- WHAT IS BEING ASKED
Reproduce the records exactly.

[Source data]
= = =

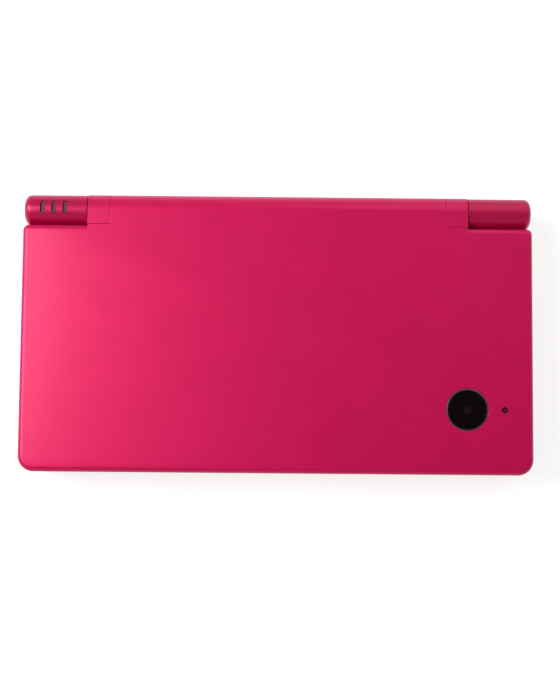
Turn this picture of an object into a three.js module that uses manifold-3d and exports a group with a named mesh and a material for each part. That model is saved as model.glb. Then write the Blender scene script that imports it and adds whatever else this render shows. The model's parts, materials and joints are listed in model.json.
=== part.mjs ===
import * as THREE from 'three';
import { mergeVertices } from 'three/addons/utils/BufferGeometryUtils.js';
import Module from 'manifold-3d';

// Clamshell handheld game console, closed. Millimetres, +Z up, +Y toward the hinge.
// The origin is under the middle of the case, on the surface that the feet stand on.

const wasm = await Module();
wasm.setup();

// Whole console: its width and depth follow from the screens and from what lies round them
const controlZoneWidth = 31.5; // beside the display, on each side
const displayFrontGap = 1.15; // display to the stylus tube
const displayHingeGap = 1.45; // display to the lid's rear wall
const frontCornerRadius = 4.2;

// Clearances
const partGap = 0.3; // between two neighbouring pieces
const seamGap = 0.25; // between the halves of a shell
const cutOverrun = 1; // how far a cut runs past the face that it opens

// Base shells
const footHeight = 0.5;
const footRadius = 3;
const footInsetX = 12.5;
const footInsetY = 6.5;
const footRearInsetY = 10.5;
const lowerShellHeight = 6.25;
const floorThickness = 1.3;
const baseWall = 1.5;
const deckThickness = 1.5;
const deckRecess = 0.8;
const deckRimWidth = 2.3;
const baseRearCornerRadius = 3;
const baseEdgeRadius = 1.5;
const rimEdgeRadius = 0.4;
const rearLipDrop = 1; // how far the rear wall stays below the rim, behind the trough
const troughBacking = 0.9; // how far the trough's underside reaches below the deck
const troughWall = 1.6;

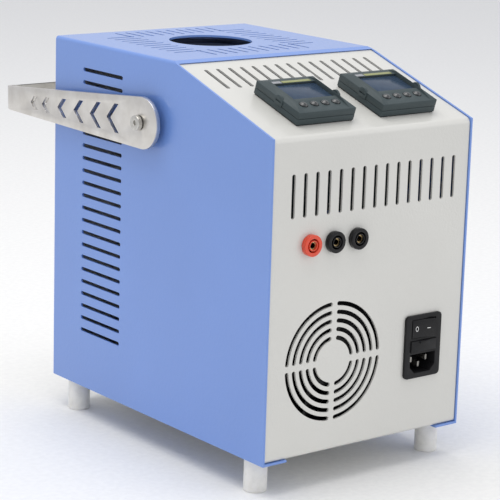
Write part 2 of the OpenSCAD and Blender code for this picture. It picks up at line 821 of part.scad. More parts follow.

= = =

- WRITTEN REPLY
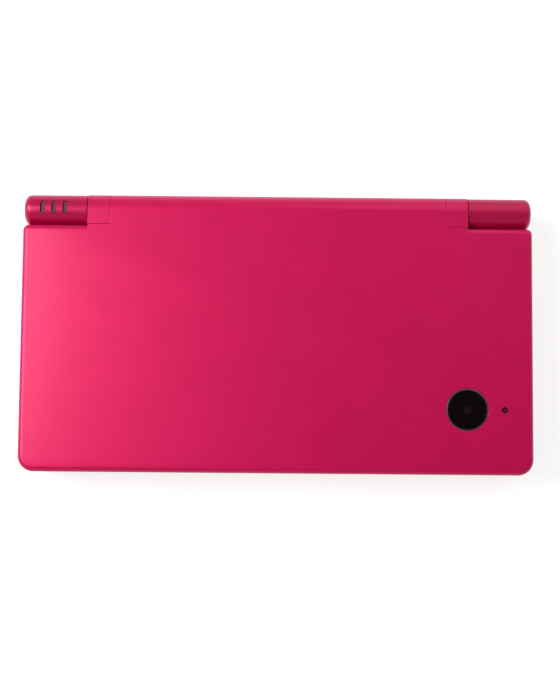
Turn this picture of an object into a three.js module that uses manifold-3d and exports a group with a named mesh and a material for each part. That model is saved as model.glb. Then write the Blender scene script that imports it and adds whatever else this render shows. The model's parts, materials and joints are listed in model.json.
=== part.mjs ===
import * as THREE from 'three';
import { mergeVertices } from 'three/addons/utils/BufferGeometryUtils.js';
import Module from 'manifold-3d';

// Clamshell handheld game console, closed. Millimetres, +Z up, +Y toward the hinge.
// The origin is under the middle of the case, on the surface that the feet stand on.

const wasm = await Module();
wasm.setup();

// Whole console: its width and depth follow from the screens and from what lies round them
const controlZoneWidth = 31.5; // beside the display, on each side
const displayFrontGap = 1.15; // display to the stylus tube
const displayHingeGap = 1.45; // display to the lid's rear wall
const frontCornerRadius = 4.2;

// Clearances
const partGap = 0.3; // between two neighbouring pieces
const seamGap = 0.25; // between the halves of a shell
const cutOverrun = 1; // how far a cut runs past the face that it opens

// Base shells
const footHeight = 0.5;
const footRadius = 3;
const footInsetX = 12.5;
const footInsetY = 6.5;
const footRearInsetY = 10.5;
const lowerShellHeight = 6.25;
const floorThickness = 1.3;
const baseWall = 1.5;
const deckThickness = 1.5;
const deckRecess = 0.8;
const deckRimWidth = 2.3;
const baseRearCornerRadius = 3;
const baseEdgeRadius = 1.5;
const rimEdgeRadius = 0.4;
const rearLipDrop = 1; // how far the rear wall stays below the rim, behind the trough
const troughBacking = 0.9; // how far the trough's underside reaches below the deck
const troughWall = 1.6;

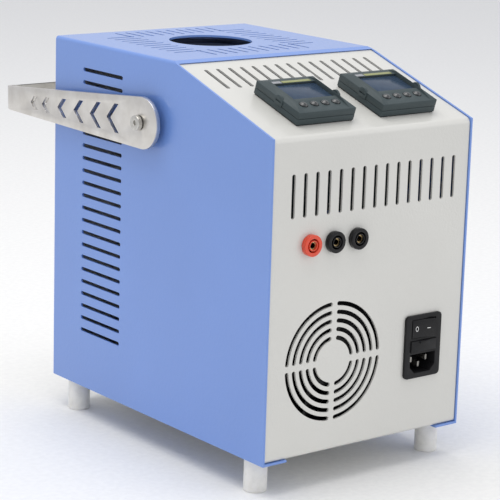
Write part 2 of the OpenSCAD and Blender code for this picture. It picks up at line 821 of part.scad. More parts follow.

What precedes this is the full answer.